The Kinetoscope at Koster & Bial’s

It was at Koster & Bial’s on 34th Street that inventor Thomas Armat gave the first public demonstration of the projecting kinetoscope movie projector, called the Vitascope, on April 23, 1896. The partners’ plan was to use the Vitascope to reproduce scenes from various successful plays and operas, as well as political speeches, and project them on the 12 x 20 foot screen.

Vitascope
The Vitascope was invented and developed by Thomas Armat, but by mutual agreement Thomas Edison’s Kinetograph company acquired, manufactured, and marketed it, and presented it as having been invented by Edison. Koster & Bial had exclusive rights for exhibiting the projector. A plaque in Macy’s commemorates the Vitascope exhibition.

Although the music hall had some successes, it was more often plagued with financial and management issues. On July 17, 1901, Macy’s announced that it had purchased the property and would be demolishing the theater and other buildings to make way for its flagship store at 34th Street and Broadway.

Three days later, Koster and Bial’s last performance took place on the roof garden. The show ended with a chorus of performers and customers singing “Auld Lang Syne.”

kosterbielsign
A plaque on 34th Street commemorates the first “moving picture” at Koster and Bial’s Music Hall. Photo by P. Gavan

The Kangaroos Keep Kicking

In the spring of 1894, Frank Bostock brought his animal show to Balmer’s Bathing Pavilion near the New Iron Pier at Coney Island. Ten years later, he opened the Bostock Arena at the brand-new Dreamland amusement park at Coney Island. Throughout these years, he continued to feature a boxing kangaroo.
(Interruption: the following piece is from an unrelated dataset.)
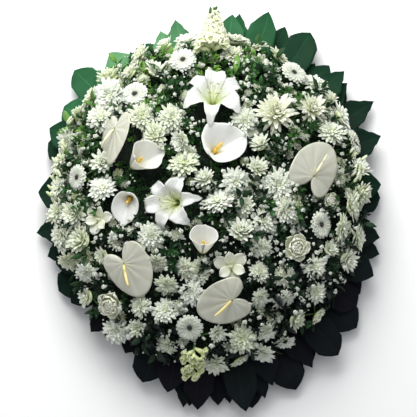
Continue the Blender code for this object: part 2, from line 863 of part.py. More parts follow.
class Room:
    """What already stands on the face: round lengths, and the discs that blooms cover."""

    def __init__(self):
        self.lengths = []
        self.discs = []

    def add_length(self, start, end, radius):
        """Takes the room of a stem or a branch."""
        self.lengths.append((start, end, radius))

    def add_disc(self, point, radius):
        """Takes the room of a bloom."""
        self.discs.append((point, radius))

    def free(self, start, end, radius):
        """Whether a length clears every stem and branch."""
        for low, high, thick in self.lengths:
            if nearest(start, end, low, high) < radius + thick:
                return False
        return True

    def open(self, point, radius):
        """Whether a spot of the face clears every bloom."""
        return all((point - other).length > radius + reach for other, reach in self.discs)


def face_spots(count, spread):
    """Evenly sown points of the face, in a sunflower's order."""
    for i in range(count):
        share = math.sqrt((i + 0.5) / count) * spread
        angle = i * GOLDEN_ANGLE
        yield on_face(share * FACE_HALF_WIDTH * math.cos(angle), share * FACE_HALF_HEIGHT * math.sin(angle))


def fill_room(sprays):
    """The room taken by the sprays and the large flowers."""
    room = Room()
    for blooms in sprays.values():
        for point, radius in blooms:
            room.add_disc(point, radius)
        knots = [point - face_normal(point) * BRANCH_DROP for point, _ in blooms]
        for start, end in zip(knots, knots[1:]):
            room.add_length(start, end, BRANCH_RADIUS)
        for point in spray_stems(blooms):
            room.add_length(*stem_ends(point), STEM_RADIUS)
    for place in LARGE_FLOWERS:
        top, foot = place_stem(place)
        room.add_length(top, foot, STEM_RADIUS)
        room.add_length(place_pose(place).translation, foot.lerp(top, 0.4), place.root)
        room.add_disc(centre_of(place), place.reach)
    return room


def sow_gypsophila(room, upper):
    """Spots between the blooms on one half of the face, joined under them. Returns (spots, links)."""
    spots, links = [], []
    for point in face_spots(1500, 0.93):
        if (point.y > -0.01) != upper or len(spots) == GYP_FLORETS:
            continue
        normal = face_normal(point)
        foot = point - normal * GYP_DROP
        if not room.open(point, GYP_FLORET_RADIUS + CLEARANCE):
            continue
        if not room.free(foot, point, GYP_STALK_RADIUS + 1.5 * CLEARANCE):
            continue
        if spots and min((point - other).length for other in spots) < GYP_SPACING:
            continue
        if spots:
            near = sorted(range(len(spots)), key=lambda k: (spots[k] - point).length)
            for k in near:
                other = spots[k] - face_normal(spots[k]) * GYP_DROP
                if (other - foot).length > GYP_LONGEST_LINK:
                    break
                if room.free(foot, other, GYP_BRANCH_RADIUS + 1.5 * CLEARANCE):
                    links.append((foot, other))
                    spots.append(point)
                    break
        else:
            spots.append(point)
    return spots, links


def gypsophila_shapes(spots, links):
    """Small florets on thin stalks, and the branches that join the stalks."""
    shapes = []
    for number, point in enumerate(spots):
        floret = loft(
            (
                ring(3, GYP_STALK_RADIUS, -GYP_DROP - 0.001),
                ring(3, GYP_STALK_RADIUS, -0.004),
                ring(4, GYP_FLORET_RADIUS, 0.0010),
                [Vector((0, 0, 0.0030))],
            )
        )
        shapes.append(moved(floret, pose(point)))
        if number % GYP_STEM_EVERY == 0:
            shapes.append(stem_shape(point, GYP_DROP - 0.004))
    shapes += [stalk(start, end, GYP_BRANCH_RADIUS) for start, end in links]
    return shapes


def standing_leaf(foot, tip, width):
    """A small leaf of the bed, pointed at both ends."""
    along = (tip - foot).normalized()
    side = along.cross(Vector((0.3, 0.2, 1))).normalized()
    up = side.cross(along)
    stations = (
        (foot, side, 0, up),
        (foot.lerp(tip, 0.60), side, width / 2, up),
        (tip, side, 0, up),
    )
    return blade(stations, SMALL_LEAF_THICK)


def bed_leaves(room, draw):
    """Leaves that stand out of the bed: tall ones in the gaps between blooms, low ones under them."""
    shapes = []
    taken = []
    for point in face_spots(900, 0.97):
        if len(taken) == GAP_LEAVES:
            break
        normal = face_normal(point)
        foot = point - normal * (BED_DROP + BED_LEAF_ROOT)
        tip = foot + normal * GAP_LEAF_LENGTH
        if taken and min((point - other).length for other in taken) < GAP_LEAF_SPACING:
            continue
        reach = GAP_LEAF_WIDTH / 2 + CLEARANCE
        if room.open(point, reach) and room.free(foot, tip, reach):
            taken.append(point)
            shapes.append(standing_leaf(foot, tip, GAP_LEAF_WIDTH))
            room.add_length(foot, tip, GAP_LEAF_WIDTH / 2)
    for point in face_spots(BED_LEAF_SPOTS, 0.93):
        normal = face_normal(point)
        angle = draw.uniform(0, 2 * math.pi)
        out = (normal + 1.1 * Vector((math.cos(angle), math.sin(angle), 0))).normalized()
        foot = point - normal * (BED_DROP + BED_LEAF_ROOT)
        tip = foot + out * BED_LEAF_LENGTH
        if room.free(foot, tip, BED_LEAF_WIDTH / 2 + CLEARANCE):
            shapes.append(standing_leaf(foot, tip, BED_LEAF_WIDTH))
            room.add_length(foot, tip, CLEARANCE)
    return shapes


def bed_core():
    """The rounded middle of the greenery, flat under and domed over."""

    def oval(share, drop_z):
        points = []
        for i in range(BED_SIDES):
            angle = 2 * math.pi * i / BED_SIDES
            x = share * (FACE_HALF_WIDTH - BED_DROP) * math.cos(angle)
            y = share * (FACE_HALF_HEIGHT - BED_DROP) * math.sin(angle)
            points.append(Vector((x, y, drop_z if drop_z else face_height(x, y, BED_DROP))))
        return points

    foot = ring(BED_SIDES, BED_FOOT_RADIUS, FOAM_TOP + GAP)
    levels = [oval(share, None) for share in (0.90, 0.70, 0.40)]
    top = [Vector((0, 0, face_height(0, 0, BED_DROP)))]
    return loft([foot, oval(0.985, BED_FLARE_HEIGHT)] + levels + [top])


def disc(name, radius, low, high, material, collection):
    """A plain round slab."""
    shape = bmesh.new()
    place = Matrix.Translation((0, 0, (low + high) / 2))
    bmesh.ops.create_cone(
        shape, cap_ends=True, segments=ROUND_SIDES, radius1=radius, radius2=radius,
        depth=high - low, matrix=place,
    )
    return node(name, [shape], material, collection)


def collar_leaf(bearing, reach, layer, draw):
    """One broad leaf of the collar, folded along its midrib, from the branch out to its tip."""
    bearing = math.radians(bearing)
    ahead = Vector((math.cos(bearing), math.sin(bearing), 0))
    side = Vector((-math.sin(bearing), math.cos(bearing), 0))
    start = FOAM_RADIUS + COLLAR_BRANCH_RADIUS
    length = reach - start
    width = LEAF_WIDTH * draw.uniform(*LEAF_SPREAD)
    rings = []
    for share, half in LEAF_OUTLINE:
        level = layer + LEAF_ARCH * math.sin(math.pi * share)
        if share == 0:
            level = COLLAR_BRANCH_HEIGHT + 0.45 * (layer - COLLAR_BRANCH_HEIGHT)
        middle = ahead * (start + length * share) + Vector((0, 0, level))
        spread = side * (half * width / 2)
        lifted = Vector((0, 0, LEAF_FOLD * half))
        thick = Vector((0, 0, LEAF_THICK / 2 if share else LEAF_THICK))
        rings.append([middle - spread + lifted, middle + thick, middle + spread + lifted, middle - thick])
    rings.append([ahead * reach + Vector((0, 0, layer))])
    return loft(rings)


def collar_branch(name, leaves, first, draw, collection):
    """A leafy branch bent round the foam, its leaves in three layers that pass over each other."""
    radius = FOAM_RADIUS + COLLAR_BRANCH_RADIUS + 3 * GAP
    low, high = leaves[0][0] - 1, leaves[-1][0] + 1
    steps = round((high - low) / 6)
    rings = []
    for k in range(steps + 1):
        angle = math.radians(low + (high - low) * k / steps)
        ahead = Vector((math.cos(angle), math.sin(angle), 0))
        up = Vector((0, 0, 1))
        middle = ahead * radius + up * COLLAR_BRANCH_HEIGHT
        across = [(math.cos(t), math.sin(t)) for t in (2 * math.pi * i / 6 for i in range(6))]
        rings.append([middle + (ahead * c + up * s) * COLLAR_BRANCH_RADIUS for c, s in across])
    shapes = [loft(rings)]
    for number, (bearing, reach) in enumerate(leaves):
        layer = COLLAR_LAYERS[(first + number) % len(COLLAR_LAYERS)]
        shapes.append(collar_leaf(bearing, reach, layer, draw))
    return node(name, shapes, LEAF_GREEN, collection)


def flower(place, suffix, shapes, material, collection, stemmed=True):
    """A large flower's node: its shapes at its place, on a stem where it has one."""
    matrix = place_pose(place)
    shapes = [moved(shape, matrix) for shape in shapes]
    if stemmed:
        shapes.append(stalk(*place_stem(place), STEM_RADIUS, STEM_SIDES))
    return node(place.name + suffix, shapes, material, collection)


def main():
    """Builds every sub-part of the wreath."""
    for old in list(bpy.data.objects):
        bpy.data.objects.remove(old, do_unlink=True)
    wreath = bpy.data.collections.new("funeral_wreath")
    bpy.context.scene.collection.children.link(wreath)
    disc("backing_board", BOARD_RADIUS, 0.0, BOARD_THICK, PLYWOOD, wreath)
    disc("foam_pad", FOAM_RADIUS, BOARD_THICK + GAP, FOAM_TOP, FOAM_GREEN, wreath)

    draw = random.Random(SEED)
    first = 0
    for name, leaves in COLLAR.items():
        collar_branch("leaf_branch_" + name, leaves, first, draw, wreath)
        first += len(leaves)

    draw = random.Random(SEED + 1)
    sprays = settle_sprays(draw)
    for name, blooms in sprays.items():
        node("chrysanthemum_spray_" + name, spray_shapes(blooms, draw), PETAL_WHITE, wreath)

    for place in GERBERAS:
        flower(place, "_rays", [gerbera_rays(place.size)], PETAL_WHITE, wreath)
        flower(place, "_eye", [gerbera_eye(place.size)], DARK_EYE, wreath, False)
    for place in CALLAS:
        flower(place, "_spathe", [nodded(calla_spathe(place.size), place.nod)], SPATHE_WHITE, wreath)
        flower(place, "_spadix", [nodded(calla_spadix(place.size), place.nod)], YELLOW, wreath, False)
    for place in ANTHURIUMS:
        flower(place, "_spathe", [anthurium_spathe(place.size)], SPATHE_WHITE, wreath)
        flower(place, "_spadix", [anthurium_spadix(place.size)], YELLOW, wreath, False)
    for place in LILIES:
        flower(place, "_tepals", [lily_tepals(place.size)], PETAL_WHITE, wreath)
        flower(place, "_stamens", lily_stamens(), STAMEN, wreath, False)
    for place in GLADIOLI:
        flower(place, "_flower", [gladiolus_shape(place.size)], CREAM, wreath)
    for place in DISBUDS:
        flower(place, "_bloom", [disbud_shape(place.size)], CREAM, wreath)
    for place in ROSES:
        flower(place, "_bloom", [rose_shape(place.size)], CREAM, wreath)
    for place in SNAPDRAGONS:
        flower(place, "_spike", snapdragon_shapes(place.size), PALE_GREEN, wreath)

    room = fill_room(sprays)
    holes = [hole_shape(*place_stem(place)) for place in LARGE_FLOWERS]
    for blooms in sprays.values():
        holes += [hole_shape(*stem_ends(point)) for point in spray_stems(blooms)]
    for name, upper in (("upper", True), ("lower", False)):
        spots, links = sow_gypsophila(room, upper)
        node("gypsophila_" + name, gypsophila_shapes(spots, links), PETAL_WHITE, wreath)
        for number, point in enumerate(spots):
            normal = face_normal(point)
            room.add_length(point - normal * GYP_DROP, point, GYP_FLORET_RADIUS)
            if number % GYP_STEM_EVERY == 0:
                holes.append(hole_shape(*stem_ends(point)))
                room.add_length(*stem_ends(point), STEM_RADIUS)
        for start, end in links:
            room.add_length(start, end, GYP_BRANCH_RADIUS)
    shapes = [bed_core()] + bed_leaves(room, random.Random(SEED + 2))
    bed = node("greenery_bed", shapes, BED_GREEN, wreath)
    combine(bed, holes, "DIFFERENCE")


main()
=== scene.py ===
"""A funeral wreath laid on its back: white blooms on a domed green bed, in a collar of broad leaves."""

import logging
from collections.abc import Callable, Iterable, Iterator
from dataclasses import dataclass, field
from enum import Enum
from math import cos, degrees, exp, hypot, pi, radians, sin, sqrt
from random import Random

import bmesh
import bpy
import numpy as np
from bpy.types import Material, Mesh
from mathutils import Matrix, Vector, noise


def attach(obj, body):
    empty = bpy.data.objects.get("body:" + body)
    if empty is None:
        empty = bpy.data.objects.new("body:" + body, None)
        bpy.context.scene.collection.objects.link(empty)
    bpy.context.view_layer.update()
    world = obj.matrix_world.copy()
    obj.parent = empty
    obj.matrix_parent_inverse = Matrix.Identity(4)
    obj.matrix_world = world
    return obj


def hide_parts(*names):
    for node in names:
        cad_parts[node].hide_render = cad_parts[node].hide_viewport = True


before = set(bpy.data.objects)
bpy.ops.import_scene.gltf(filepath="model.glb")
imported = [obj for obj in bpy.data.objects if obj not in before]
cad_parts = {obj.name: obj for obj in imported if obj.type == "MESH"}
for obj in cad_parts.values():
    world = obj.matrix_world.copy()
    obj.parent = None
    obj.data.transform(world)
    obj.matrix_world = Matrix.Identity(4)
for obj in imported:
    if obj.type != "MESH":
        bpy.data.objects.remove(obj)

BMesh = bmesh.types.BMesh
Socket = bpy.types.NodeSocket
Triple = tuple[float, float, float]
Colour = Triple
Pair = tuple[float, float]
Stops = tuple[Pair, ...]
Place = Callable[[float, float], Vector]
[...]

Bostock died of the flu in England in 1912, about a year after the Dreamland fire (May 27, 1911), in which 60 of his 150 animals died. I don’t know if a boxing kangaroo was among those that perished in the flames.

The Corner
The Corner’s cornice and brownstone street markers are still intact today (see top of photo and lower right brick on the second level). So if you happen to be walking down Sixth Avenue near 24th Street, look up and say, “Hey, I know the story behind this building!”